The numbers that Sean Ross tracks are just as crucial. As editor in chief of Billboard magazine's Airplay Monitor, his demographic analyses are carefully studied by radio executives nationwide. "What I'm expecting is a tight three-way race," Ross tells Kulchur. "WMIB is going to have a definite impact." But despite WMIB's stated goal of becoming number one in the ratings, he believes Clear Channel's strategy -- as it's done in other cities -- is to "create an attractive advertising package" with its other youth-oriented Miami stations: hard-rocker WZTA-FM (94.9) and top 40 WHYI-FM (100.7). Thus the actual on-air differences between WMIB and its rap competition may turn out to be slight. "This is about doing some crowd control on everybody else's 18-34 [year-old] numbers," Ross says, "so they can put together a wall of listeners that gives them [WHYI's] nonethnic women, African-American women, and the men of WZTA."

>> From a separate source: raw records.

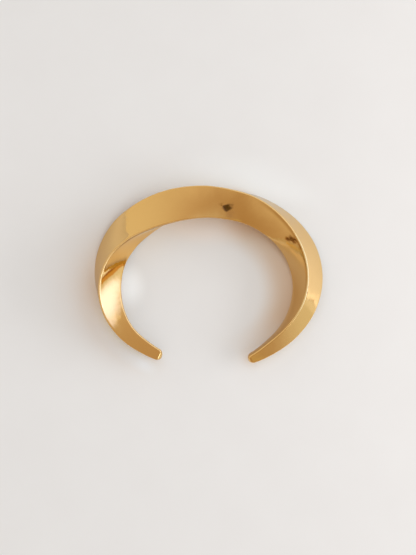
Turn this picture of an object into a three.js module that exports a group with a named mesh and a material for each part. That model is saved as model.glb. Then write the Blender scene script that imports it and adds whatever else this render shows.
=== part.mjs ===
// Twisted open cuff bangle, lying on its side. Millimetres, +Z up.
// The origin is on the resting plane, under the middle of the cuff.
// +Y points at the closed back of the cuff, -Y at the gap between the tips.
import * as THREE from 'three';

// Overall sizes
const edgeRadius = 0.45;      // rounding on the three ridges
const faceCrown = 0.025;      // bulge of the face before the first ridge, as a share of reach
const tipRadiusShare = 0.35;  // ridge rounding at the very tip, as a share of reach
const leftTipAngle = -145.5;  // where the left tip starts to round off
const rightTipAngle = 148.9;  // where the right tip starts to round off
const tipRoundLength = 1.5;   // length of each rounded end
const tipLean = 0.2;          // how far a tip's end is pushed outward, as a share of reach

// Mesh fineness
const ringCount = 150;
const edgeSteps = 3;
const sideSteps = 5;
const tipSteps = 5;

// One row for each 15 degrees round the hoop, from the left tip to the right.
// at: angle from the back of the hoop, positive towards +X.
// out: hoop centre to the middle of the section.
// lift: height of that middle over the resting plane.
// reach: middle of the section to a sharp ridge.
// turn: angle of the first ridge, 0 facing away from the hoop, 90 straight up.
// second, third: angles from the first ridge to the other two.
// hollow: how far the face after the first ridge sinks in, as a share of reach.
// out, reach, turn, second and third are the rounded result of a separate
// fitting program, with three values changed by hand since. lift was one of its
// inputs, and hollow was set by hand.
const sections = [
  { at: -150, out: 28.5, lift: 2.6, reach: 2.7, turn: 28, second: 98, third: 248, hollow: 0 },
  { at: -135, out: 29.9, lift: 3.2, reach: 3.5, turn: 34, second: 96, third: 245, hollow: 0 },
  { at: -120, out: 31.9, lift: 3.9, reach: 4.4, turn: 43.5, second: 94, third: 242, hollow: 0 },
  { at: -105, out: 33.6, lift: 4.5, reach: 5.4, turn: 57, second: 98, third: 238, hollow: 0.01 },
  { at: -90, out: 34.5, lift: 4.7, reach: 6.1, turn: 73.5, second: 100, third: 233, hollow: 0.035 },
  { at: -75, out: 34.2, lift: 4.7, reach: 6.5, turn: 92, second: 101, third: 226, hollow: 0.055 },
  { at: -60, out: 32.4, lift: 4.8, reach: 6.9, turn: 109.5, second: 101, third: 224, hollow: 0.055 },
  { at: -45, out: 30.0, lift: 5.1, reach: 7.0, turn: 123.5, second: 100, third: 227, hollow: 0.045 },
  { at: -30, out: 28.3, lift: 5.7, reach: 7.0, turn: 135, second: 102, third: 234, hollow: 0.03 },
  { at: -15, out: 27.7, lift: 6.3, reach: 6.9, turn: 146.5, second: 110, third: 242, hollow: 0.02 },
  { at: 0, out: 27.9, lift: 6.4, reach: 6.9, turn: 158, second: 121, third: 246, hollow: 0.01 },
  { at: 15, out: 28.6, lift: 5.8, reach: 6.9, turn: 168.5, second: 130, third: 247, hollow: 0 },
  { at: 30, out: 29.8, lift: 5.1, reach: 6.8, turn: 177, second: 133, third: 244, hollow: 0 },
  { at: 45, out: 31.2, lift: 4.4, reach: 6.7, turn: 184.5, second: 132, third: 245, hollow: 0 },
  { at: 60, out: 32.6, lift: 3.7, reach: 6.5, turn: 193, second: 135, third: 245, hollow: 0 },
  { at: 75, out: 33.5, lift: 3.2, reach: 6.3, turn: 202, second: 141, third: 242, hollow: 0 },
  { at: 90, out: 33.6, lift: 3.0, reach: 5.9, turn: 211, second: 145, third: 237, hollow: 0 },
  { at: 105, out: 32.8, lift: 3.1, reach: 5.3, turn: 220, second: 146, third: 233, hollow: 0 },
  { at: 120, out: 31.5, lift: 3.0, reach: 4.5, turn: 228, second: 145, third: 236, hollow: 0 },
  { at: 135, out: 30.1, lift: 2.6, reach: 3.6, turn: 231.5, second: 143, third: 239, hollow: 0 },
  { at: 150, out: 29.3, lift: 2.1, reach: 2.5, turn: 229.5, second: 140, third: 239, hollow: 0 },
];
const rowSpacing = sections[1].at - sections[0].at;

const radians = (degrees) => (degrees * Math.PI) / 180;

// Smooth curve through one column of the table.
function columnAt(column, angle) {
  const last = sections.length - 1;
  const along = (angle - sections[0].at) / rowSpacing;
  const row = Math.min(Math.max(Math.floor(along), 0), last - 1);
  const t = along - row;
  const value = (index) => {
    if (index < 0) return 2 * sections[0][column] - sections[1][column];
    if (index > last) return 2 * sections[last][column] - sections[last - 1][column];
    return sections[index][column];
  };
  const [a, b, c, d] = [value(row - 1), value(row), value(row + 1), value(row + 2)];
  const slope = (c - a) * t;
  const bend = (2 * a - 5 * b + 4 * c - d) * t * t;
  const twist = (3 * b - a - 3 * c + d) * t * t * t;
  return b + 0.5 * (slope + bend + twist);
}

// Middle of the section at one angle round the hoop.
function middleAt(angle) {
  const out = columnAt('out', angle);
  const x = out * Math.sin(radians(angle));
  const y = out * Math.cos(radians(angle));
  return new THREE.Vector3(x, y, columnAt('lift', angle));
}

// Level direction that points away from the hoop at one angle.
function outwardAt(angle) {
  const ahead = middleAt(angle + 0.5).sub(middleAt(angle - 0.5));
  return new THREE.Vector3(-ahead.y, ahead.x, 0).normalize();
}

// How far a bowed face leans from flat where it meets a ridge, in degrees.
function bowLean(span, bow) {
  return (Math.atan((2 * bow) / Math.sin(radians(span / 2))) * 180) / Math.PI;
}

// Angles of the three ridges, with the first one repeated after a full turn.
function ridgesAt(angle) {
  const turn = columnAt('turn', angle);
  return [turn, turn + columnAt('second', angle), turn + columnAt('third', angle), turn + 360];
}

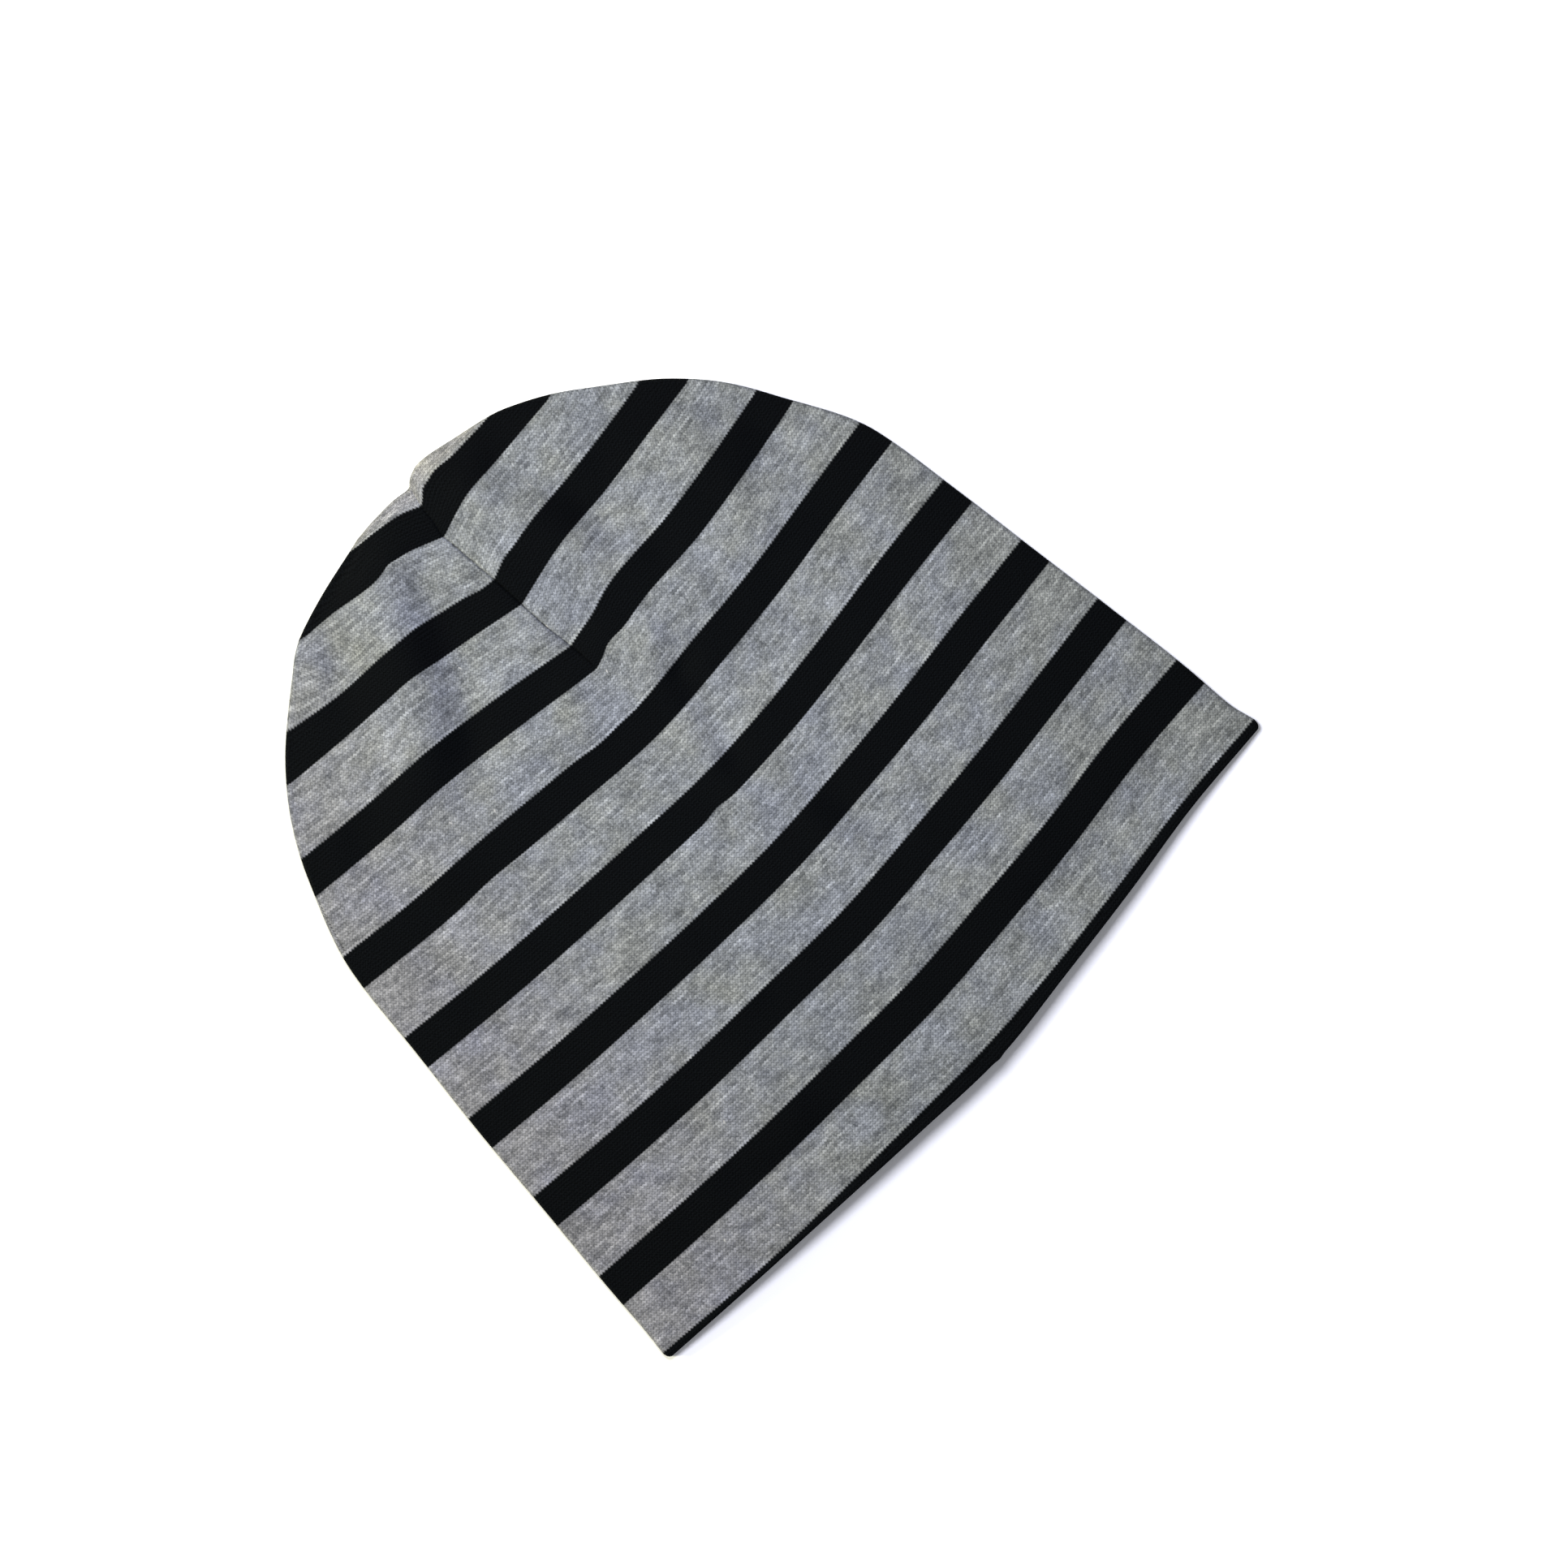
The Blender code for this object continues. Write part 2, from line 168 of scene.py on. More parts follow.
# Folds of the front: height, half width and the crest's line, all in millimetres across and
# along the hat. Negative heights are valleys.
FOLDS = (
    (4.6, 12.0, ((-16, 216), (-22, 204), (-32, 187), (-42, 174), (-51, 165))),
    (-2.4, 8.0, ((-10, 206), (-18, 190), (-26, 175), (-36, 162))),
    (-1.6, 6.5, ((-78, 166), (-80, 152), (-74, 136))),
    (2.2, 7.0, ((-29, 150), (-20, 146), (-12, 143))),
    (1.3, 7.0, ((-66, 153), (-70, 140))),
    (-1.8, 5.0, ((22, 132), (19, 117), (14, 104))),
    (1.4, 7.0, ((9, 104), (9, 92))),
    (2.8, 7.0, ((17, 213), (20, 200), (24, 188), (28, 178))),
    (-2.2, 6.0, ((31, 213), (35, 202), (38, 190), (38, 178))),
    (-1.2, 6.0, ((-42, 212), (-46, 204), (-52, 196))),
    (1.6, 8.0, ((50, 206), (60, 192), (68, 178), (75, 164))),
    (-1.3, 6.0, ((48, 188), (46, 174), (43, 160))),
    (-1.2, 7.0, ((60, 134), (59, 108))),
    (-1.4, 5.0, ((90, 164), (92, 150))),
    (1.2, 6.0, ((70, 156), (66, 144))),
    (-1.4, 6.0, ((-88, 125), (-86, 110))),
    (-1.2, 5.0, ((-101, 92), (-101, 82))),
    (1.2, 7.0, ((-40, 94), (-20, 90))),
    (1.1, 5.5, ((-35, 78), (-33, 55))),
    (-1.4, 5.5, ((25, 82), (29, 58))),
    (1.0, 5.0, ((17, 76), (16, 66))),
    (0.9, 6.0, ((-50, 42), (-48, 22))),
    (0.9, 7.0, ((56, 50), (60, 28))),
    (-0.8, 6.0, ((-72, 40), (-70, 28))),
    (-1.0, 5.0, ((-72, 18), (-58, 12), (-40, 10))),
    (-1.4, 6.0, ((46, 10), (70, 9), (96, 12))),
)
# Dents and bumps: place across and along, radii across and along, and height, in millimetres
DENTS = (
    (8.0, 162.0, 6.5, 5.0, -2.0),
    (-4.5, 150.0, 6.0, 6.0, 1.4),
    (24.0, 146.0, 4.5, 4.0, 1.8),
    (24.0, 134.0, 5.0, 4.0, -1.6),
    (-33.0, 204.0, 5.0, 5.0, 0.8),
    (-48.0, 203.0, 5.0, 4.2, -1.0),
    (-21.0, 91.5, 5.0, 4.0, -1.0),
    (77.0, 178.0, 8.0, 5.0, 1.0),
    (-72.0, 38.0, 4.0, 5.0, -0.8),
)
# Low waves: length and height in millimetres and place in the noise
SOFT_WAVES = ((24.0, 0.60, 7.0), (11.0, 0.16, 31.0))
WAVE_STRETCH = 1.7   # along the hat

# The grid: columns and rows of each wall, steps of its rolled edge, rows beyond the hem's colour
# line, lines on which the stripes are read, and how much closer the columns lie by the dart
FRONT_COLUMNS, FRONT_ROWS, ROLL_STEPS = 212, 184, 8
BACK_COLUMNS, BACK_ROWS = 106, 92
END_ROWS = 2
READING_LINES = 501
DART_CLOSENESS, DART_CLOSE_WIDTH = 2.6, 0.03
TOP_ROLL_START, TOP_ROLL_WHOLE = 5.2, 8.2   # stripe periods where the top's roll sets in


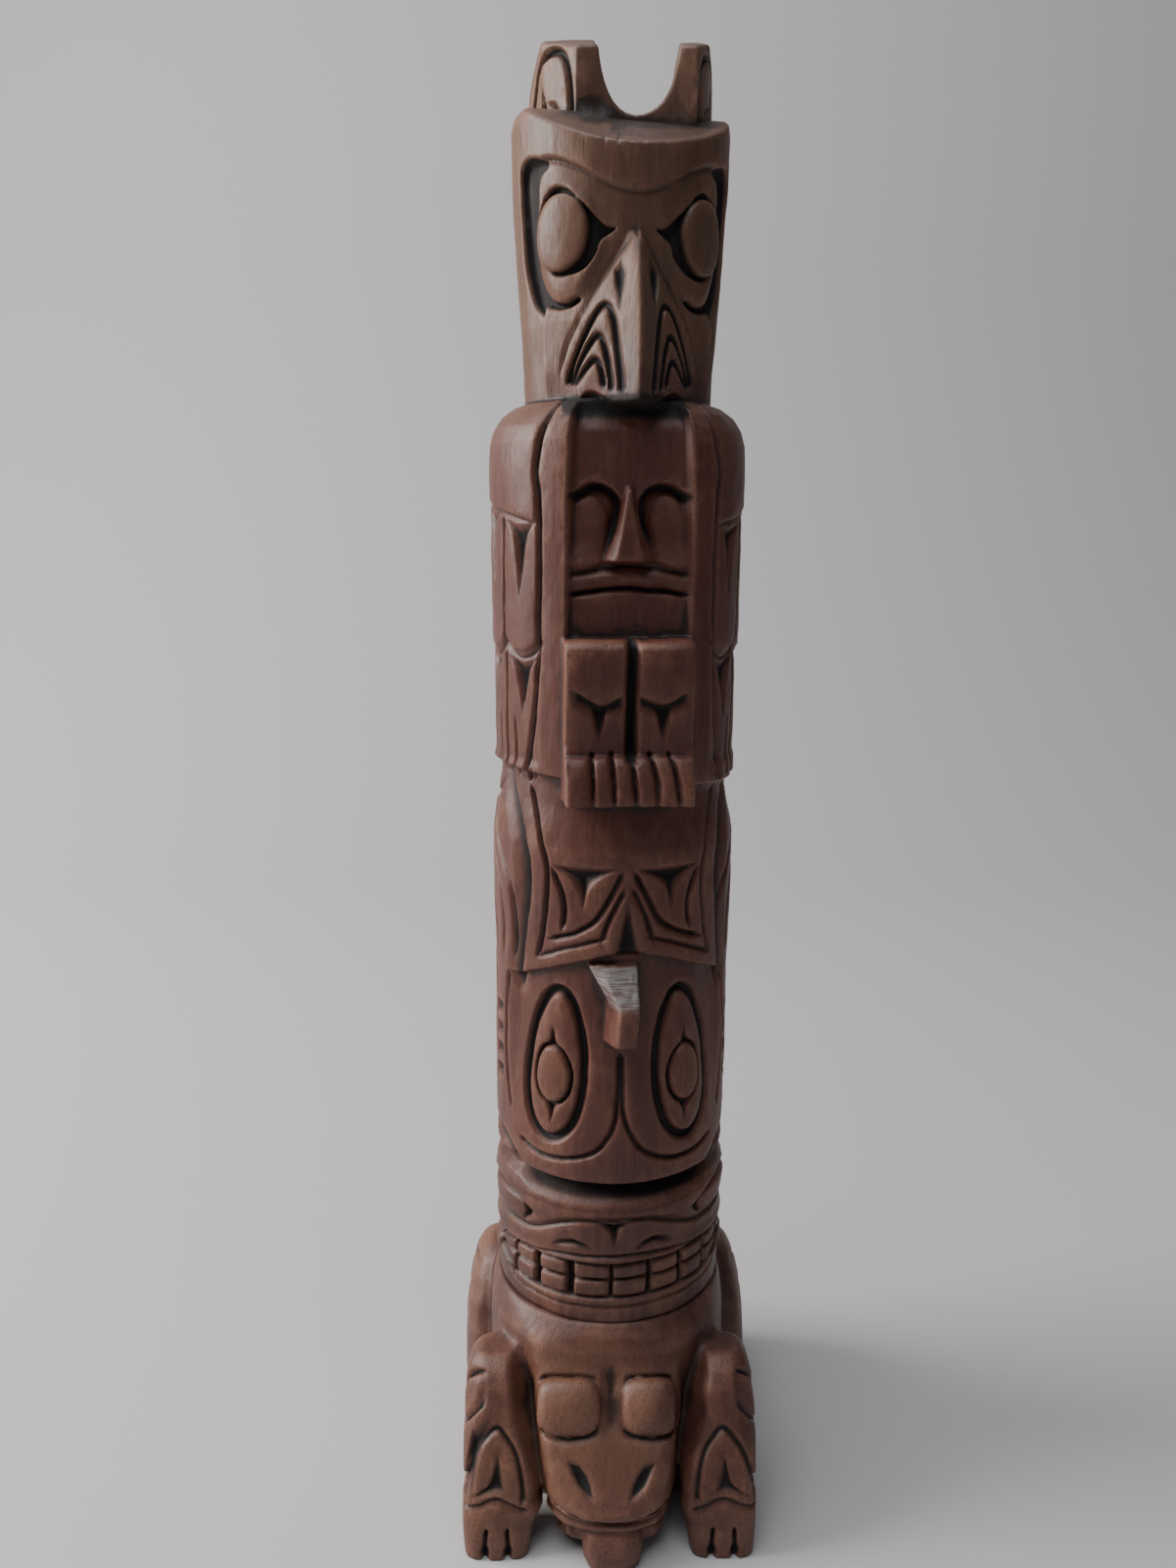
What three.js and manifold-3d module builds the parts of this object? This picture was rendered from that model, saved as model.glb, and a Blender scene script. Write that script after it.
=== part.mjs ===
// A small totem pole carved from one piece of wood.
// Millimetres, +Z up, front towards -Y, origin on the ground under the axis.
// From the ground up: a crouching frog, a bear's head, a whale whose tail is
// folded up over its face, a man sitting between the folded wings of an
// eagle, and the eagle's own head with two tall ears.

import * as THREE from 'three';
import { mergeVertices } from 'three/addons/utils/BufferGeometryUtils.js';
import Module from 'manifold-3d';

const wasm = await Module();
wasm.setup();

// ---------------------------------------------------------------------------
// Driving dimensions
// ---------------------------------------------------------------------------

const POLE_RADIUS = 44.5;        // the turned blank between frog and eagle
const FROG_BACK = 77;            // the bear's chin rests here
const BEAR_TOP = 131;            // dark groove between bear and whale
const WHALE_TOP = 281;           // collar under the feet and wings
const WING_TOP = 408;            // shoulders of the wings, under the head
const HEAD_TOP = 500;            // crown behind the sloping forehead
const EAR_TOP = 531;             // highest point of the two ears

const POLE_SIDES = 24;           // facets round the pole
const CUT_REACH = 1.6;           // how far a cutter stands out of the wall
const TIP_WIDTH = 0.35;          // a groove's ends, as shares of its middle
const TIP_DEPTH = 0.3;
const CRUMB = 0.002;             // anything smaller is swept up at the end

// The carver's centre line wanders a little to the viewer's right.
const BEAR_TURN = 1;             // degrees from the front
const WHALE_TURN = 3;
const PANEL_TURN = 5.5;
const MAN_TURN = 5;
const HEAD_TURN = 7;

// ---------------------------------------------------------------------------
// Small tools
// ---------------------------------------------------------------------------

const radians = THREE.MathUtils.degToRad;

// A closed three.js geometry becomes a solid that can be joined and cut.
function solid(geometry) {
  const bare = geometry.index ? geometry.clone() : geometry;
  bare.deleteAttribute('normal');
  bare.deleteAttribute('uv');
  const merged = mergeVertices(bare, 1e-4);
  return new wasm.Manifold(new wasm.Mesh({
    numProp: 3,
    vertProperties: new Float32Array(merged.attributes.position.array),
    triVerts: new Uint32Array(merged.index.array),
  }));
}

// Points and triangles as a geometry, turned right side out if need be.
function shell(points, triangles) {
  let volume = 0;
  for (const [a, b, c] of triangles) {
    const cross = points[b].clone().cross(points[c]);
    volume += points[a].dot(cross);
  }
  const outward = volume < 0 ? triangles.map(([a, b, c]) => [a, c, b]) : triangles;
  const geometry = new THREE.BufferGeometry().setFromPoints(points);
  geometry.setIndex(outward.flat());
  return geometry;
}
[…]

If nothing else, it should also produce some colorful incidents -- at least if Clear Channel's history in launching a similar challenge against an entrenched hip-hop outlet is any guide. In March of last year Clear Channel transformed its New York City oldies outlet WWPR-FM (105.1) into a hip-hop station, going head-to-head with arguably the nation's foremost rap tastemaker, WQHT-FM (97.1). After it lured away a few WQHT staffers, a war of words quickly heated up: Rapper Nas went on WWPR's Big Steph Lover show to bitterly accuse WQHT's Funkmaster Flex of payola. Subsequently the two ex-colleagues-turned-DJ-rivals had a late-night meeting outside WQHT's Greenwich Village studio, a rendezvous that ended with Funkmaster Flex being charged with assault after allegedly punching and choking Big Steph Lover.
Kid Curry says he's unconcerned with the threat of such an upheaval, or of Clear Channel poaching any of his on-air talent. "Nobody wants to go work for Clear Channel," he argues, citing the reported tense working environment inside that company's Miramar building. "I'm sorry to be so blunt, but that's the feeling in the industry right now." Still Curry concedes he's gearing up for a tough fight.
WEDR program director Cedric Hollywood did not return phone calls, but Curry notes: "Through the long ears of radio I've heard he's making some changes. I'm sure he's as concerned as everyone else."
A WEDR staffer confirmed to Kulchur that the possibility of a WMIB job offer was the whispered discussion topic of choice in that station's Hollywood halls -- particularly among second-string DJs hungering for the spotlight.
Of course, come February and the end of WMIB's computer-controlled autopilot, there may not actually be that many microphone vacancies. Overnight and weekend slots at most Clear Channel stations remain filled by satellite feeds that emanate largely out of Los Angeles -- carefully padded with bits of local color and faux request calls tailored for a given city. True to cost-cutting form, the overnight and weekend positions remain conspicuously absent from WMIB's current DJ want ads.
But while radio consultants endlessly parse "Average Quarter-Hour Shares" and fine-tune their playlists to appeal to just the right sets of ears, many folks are simply turning off their radios altogether.
"Kids these days don't need 10,000 songs in a row," acknowledges Kid Curry with a grim laugh. "They don't need a radio station to tell them what's a hit. They don't even need Power 96. They're smart enough to download their own favorite 10,000 songs from the Internet and onto a CD." Sounding more than a little conflicted, he concludes, "For radio stations, it's not really about the music anymore. It's what happens in between the songs."